Tuve que discutir con dos señores. Uno quería entrar sin hacer fila dizque porque había llegado de Magangué y otro porque iba para el cajero a pagar y allí una factura le da prioridad a quien llega a pagar. Si vas a reclamar te dejan de último. Igual una mujer alta, joven y bonita, se valió de sus atributos físicos para romper las normas. El sol era de fuego y allí, mientras discutí con ellos la plaga se me pudo pegar. Cuando regresé a casa el cuerpo me picaba, como si acabase de salir de un monte embarbascado repleto de cadillo. Sentía la piel como quien acaba de despalitrar un veranillo.
De modo que anoche, mientras la plaga me asfixiaba, hice un recorrido por mi vida, como si me estuviera despidiendo de este mundo y la forma cómo ella (la plaga) se me había instalado en mi garganta, rumbo a mis pulmones. Es una sensación indescriptible, uno piensa en su poca fama, en sus planes, en el sepelio pobre, en la cremación y en la imposibilidad de despedida. En todo y en nada, porque a veces la mente se queda en blanco. Fue cuando reaccioné.
Bajé a la cocina, tomé dos limones y los exprimí en la olla de los tintos, los partí en cuatro pedazos, vertí un vaso de agua, le eché bicarbonato al gusto, partí ramas de canela y la puse a hervir por cinco minutos.
Después me senté en en una mecedora a contemplar desde la sala la soledad antes de la muerte. Seguía con la nariz tapada, la garganta como un hierro, me carraspeaba el pecho pero no esputaba nada. Me sentí con fiebre. La barriga me ardía. Empecé a beber sorbo a sorbo aquella infusión y a medida en que la bebía, fui sintiendo que volvía a respirar bien y que mi pecho se convertía en una gran autopista por donde transitaba el amor y la esperanza.
Allí estuve un buen rato meditando en mi vida y en estos tiempos del final del mundo, en esta pesadilla, consciente de que así debe ser el infierno, en que de nada vale el dinero, las avenidas solas, el falso poder del hombre, la vanidad de los líderes, lo inútil del dinero y de la arrogancia del poder.

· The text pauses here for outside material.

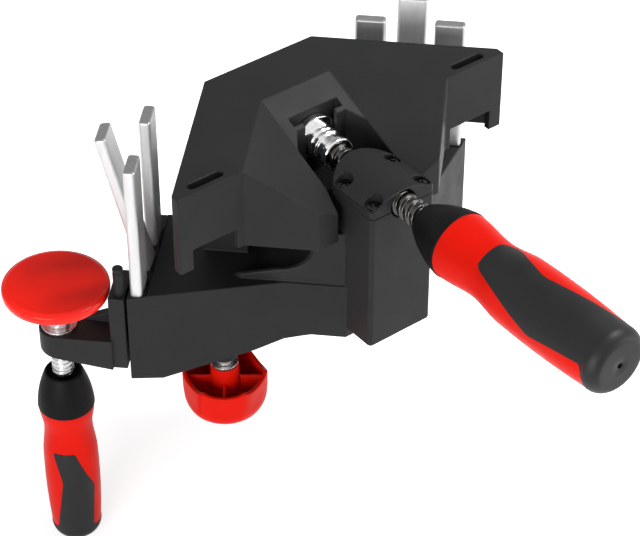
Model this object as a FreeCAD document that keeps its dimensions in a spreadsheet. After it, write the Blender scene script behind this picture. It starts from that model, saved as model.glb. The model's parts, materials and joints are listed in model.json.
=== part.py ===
import FreeCAD, Part
import Sketcher
import math
import os
import re

# Door frame clamp, in millimetres.
# Origin: middle of the centre block's underside. +Z points at the wall, the main spindle lies
# along Y with its handle towards -Y, and the two arms spread to -X and +X.
# Pieces that stand square to an arm are drawn in a frame turned by 45 degrees about Z. Its first
# axis runs along the left arm towards the corner and its second one points outwards.

SIZES = {
    # wedge, the sliding jaw; a reach is the sum of |X| and Y on a face at 45 degrees
    "wedge_top": 110.0,
    "wedge_height": 47.4,
    "wedge_reach": 141.2,
    "band_run": 45.4,           # flat top band, measured along X
    "tip_half": 107.3,
    "tip_front": 28.5,
    "tip_wall_share": 1.5,        # the tip's end wall is thicker than the others
    "apex_half": 35.6,
    "channel_half": 22.6,       # channel that straddles the block
    "channel_flare": 4.8,
    "flare_end": 18.0,
    "channel_end": 41.4,
    "nose_front": 1.2,
    "facet_slope": 0.4377,      # fall of the facets along X and along Y
    "wedge_wall": 4.0,
    "wedge_roof": 5.0,
    "wedge_rib": 2.4,
    "notch_inner": 71.2,
    "notch_outer": 98.9,
    "notch_top": 75.1,
    "tip_slot_start": 75.5,
    "tip_slot_length": 21.5,
    "tip_slot_width": 4.6,
    "tip_slot_setback": 6.0,
    "slide_gap": 0.3,

    # T slot of the wedge and the thrust head in it
    "ear_half": 16.1,
    "ear_front": 50.6,
    "ear_thickness": 3.0,
    "neck_half": 10.2,
    "tee_depth": 4.9,
    "tee_half": 15.8,
    "tee_below_axis": 17.0,
    "head_collar_radius": 9.6,
    "head_waist_radius": 8.2,
    "head_neck_radius": 9.5,
    "head_flange_radius": 13.5,
    "head_front": 35.5,
    "head_collar_length": 4.0,
    "head_ring_at": 9.5,
    "head_ring_radius": 9.6,
    "head_groove_at": 11.7,
    "head_groove_radius": 8.6,
    "head_groove_length": 1.2,
    "head_chamfer": 0.5,
    "head_pin_at": 6.6,
    "head_pin_short": 0.3,
    "head_recess_radius": 7.8,
    "head_recess_depth": 1.4,
    "head_play": 0.3,
    "spigot_radius": 5.0,
    "head_pin_radius": 1.3,

    # base with its block, arms and rails
    "block_half": 20.7,
    "block_front": -17.5,
    "block_side_back": 14.7,
    "block_bulge": 11.1,
    "block_height": 84.0,
    "block_corner": 2.4,
    "seat_height": 28.0,
    "floor_thickness": 5.0,
    "base_wall": 4.0,
    "arm_root": 2.8,
    "arm_bend": 44.2,
    "arm_end": 117.5,
    "base_reach": 184.0,
    "base_rear": 150.0,
    "step_along": 38.6,          # where the outer edge steps inwards, along the arm
    "step_reach": 166.0,
    "seat_inner_rib": 72.0,
    "seat_outer_rib": 109.0,
    "seat_strip": 120.4,        # the floor is a little lower from here outwards, round the pins
    "strip_drop": 0.5,
    "skirt_root": -7.0,
    "skirt_root_run": 34.0,
    "skirt_mid": -17.2,
    "skirt_mid_run": 58.0,
    "skirt_end": -30.2,
    "skirt_end_run": 102.0,
    "skirt_lift": 2.0,
    "gusset_thickness": 2.4,
    "gusset_setback": 1.2,
    "gusset_crest": 30.0,
    "gusset_shoulder": 50.0,
    "gusset_tail": 35.5,
    "gusset_tail_run": 45.5,
    "gusset_toe": 60.0,
    "gusset_lip": 30.2,
    "gusset_arc": 14.5,
    "rail_start": 10.0,
    "rail_inner": 101.8,
    "rail_outer": 135.8,
    "rail_rear": 122.0,

    # pins that reach into the gap behind the boards
    "pin_thickness": 6.4,
    "pin_width": 17.0,
    "pin_corner": 1.9,
    "pin_top": 107.6,
    "pin_middle_top": 110.5,
    "pin_depth": 18.0,
    "pin_line": 125.2,
    "pin_pitch": 22.0,
    "pin_middle": -2.6,
    "pin_lean": 13.1,
    "pin_fit": 0.05,
    "pin_boss_wall": 4.0,

    # cover, its screws and the spindle nut
    "cover_edge": 5.0,
    "cover_crown": 10.6,
    "cover_crown_half": 20.2,
    "cover_gap": 0.05,
    "screw_x": 15.7,
    "screw_front": -12.3,
    "screw_rear": 11.4,
    "screw_radius": 1.8,
    "screw_head_radius": 3.5,
    "screw_head_height": 2.4,
    "screw_length": 18.0,
    "screw_recess_radius": 4.5,
    "screw_seat": 2.6,
    "cross_width": 1.1,
    "cross_reach": 2.5,
    "cross_depth": 1.3,
    "axis_height": 86.0,
    "spindle_radius": 7.0,
    "spindle_play": 0.05,
    "bore_clearance": 0.8,
    "nut_half": 10.5,
    "nut_length": 18.0,
    "nut_start": -9.0,
    "nut_depth": 11.0,
    "nut_crown_radius": 8.4,
    "nut_fit": 0.05,

    # main handle; distances run from its front end
    "main_handle_front": -34.7,
    "main_length": 141.6,
    "main_front_radius": 8.7,
    "main_collar_at": 27.0,
    "main_collar_length": 27.0,
    "main_collar_radius": 18.4,
    "main_collar_curve": 56.0,
    "main_waist_at": 51.3,
    "main_waist_radius": 16.3,
    "main_bulge_at": 74.3,
    "main_bulge_radius": 19.0,
    "main_cap_at": 134.5,
    "main_cap_radius": 17.8,
    "main_end_radius": 12.5,
    "main_end_curve": 16.0,
    "main_tang_radius": 5.0,
    "main_tang_length": 95.0,
    "main_hole_radius": 1.6,
    "main_panel_angle": -37.0,

    # small handle, the same way
    "small_handle_top": -31.7,
    "small_length": 119.0,
    "small_front_radius": 9.0,
    "small_collar_at": 24.0,
    "small_collar_length": 27.5,
    "small_collar_radius": 15.3,
    "small_collar_curve": 60.0,
    "small_waist_at": 39.0,
    "small_waist_radius": 13.45,
    "small_bulge_at": 60.0,
    "small_bulge_radius": 15.2,
    "small_cap_at": 112.0,
    "small_cap_radius": 13.8,
    "small_end_radius": 9.5,
    "small_end_curve": 9.0,
    "small_tang_radius": 4.0,
    "small_tang_length": 80.0,
    "small_hole_radius": 1.3,
    "small_panel_angle": -38.0,
    "inlay_depth": 1.8,
    "hole_depth": 4.0,

    # support arm with its post, bush and clamping stud
    "track_at": -6.4,
    "stud_out": 84.1,
    "tongue_half": 8.0,
    "tongue_fit": 0.3,
    "tongue_top": -8.0,
    "tongue_bottom": -19.7,
    "tongue_inner": 73.0,
    "stud_boss_radius": 7.5,
    "stud_boss_bottom": -31.0,
    "riser_gap": 1.0,
    "riser_thickness": 8.5,
    "riser_front": -37.5,
    "riser_back": 3.4,
    "riser_step": -12.0,        # the riser is low behind this place
    "riser_low": 4.6,
    "lug_out": 169.1,
    "lug_at": -28.6,
    "lug_radius": 11.0,
    "lug_top": -0.2,
    "lug_web_top": 7.5,
    "lug_web_run": 18.0,
    "lug_web_thickness": 5.0,
    "lug_nose": -13.5,
    "bush_bottom": -16.0,
    "post_radius": 2.9,
    "post_at": -32.2,
    "post_height": 17.5,
    "post_foot": 6.0,
    "post_foot_radius": 2.4,
    "post_inset": 0.3,
    "post_groove_low": 3.2,
    "post_groove_high": 1.8,
    "post_groove_bevel": 0.4,
    "post_round": 0.9,
    "post_groove": 0.6,
    "stud_radius": 5.0,
    "stud_play": 0.4,
    "stud_head_radius": 9.0,
    "stud_head_height": 3.6,
    "stud_head_round": 2.0,
    "stud_chamfer": 1.0,
    "stud_seat": 0.0,           # floor of the channel that holds the stud's head
    "stud_head_play": 0.1,
    "stud_head_room": 0.6,
    "stud_below_hub": 11.0,
    "knob_lift": 4.5,
    "stud_end_gap": 0.5,

    # clamping knob, an open cup with flats
    "knob_top": -37.2,
    "knob_rim_drop": 4.8,
    "knob_radius": 23.7,
    "knob_flat": 21.8,
    "knob_height": 29.3,
    "knob_bottom_radius": 12.0,
    "knob_wall": 2.4,
    "knob_hub_radius": 7.8,
    "knob_rib": 1.8,
    "knob_rib_drop": 4.0,
    "knob_turn": -38.0,          # degrees about the stud
    "knob_scallop_radius": 30.7,
    "knob_scallop": 2.7,
    "insert_radius": 6.4,
    "insert_length": 14.0,
    "washer_radius": 7.4,
    "washer_thickness": 1.4,
    "washer_play": 0.1,

    # pressure pad with its spindle
    "pad_top": 29.4,
    "pad_radius": 28.9,
    "pad_thickness": 5.6,
    "pad_edge": 2.2,
    "pad_dome": 0.6,
    "pad_flat_radius": 20.0,
    "pad_neck_radius": 9.5,
    "pad_neck_depth": 5.6,
    "pad_neck_slope": 1.4,
    "ball_height": 21.2,
    "ball_radius": 4.4,
    "ball_play": 0.3,
    "socket_mouth": 3.9,
    "socket_flare": 0.6,
    "ball_neck": 3.0,
    "ring_radius": 7.0,
    "ring_top": 17.2,
    "ring_thickness": 1.4,
    "pad_spindle_radius": 5.9,
    "bush_radius": 8.0,
    "bush_flange": 9.6,
    "bush_flange_thickness": 1.5,
}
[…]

Ya más tranquilo, con la respiración profunda, llenando plenamente mis pulmones empecé a subir peldaño a peldaño las escaleras. Todos dormían profundamente, hasta el perro y mi hija adolescente, con quien había discutido la noche anterior. Era la 1:30 am. Sentí un poco de mareo. Solo alcancé a llegar al pie de la cama, donde me derrumbé. Cuando me repuse subí a la cama y dormí profundo y tranquilo. Mañana seria otro día con sus afanes. El que venga atrás que me siga. Me acordé de Miguel Manrique: la vida es sólo un ratico.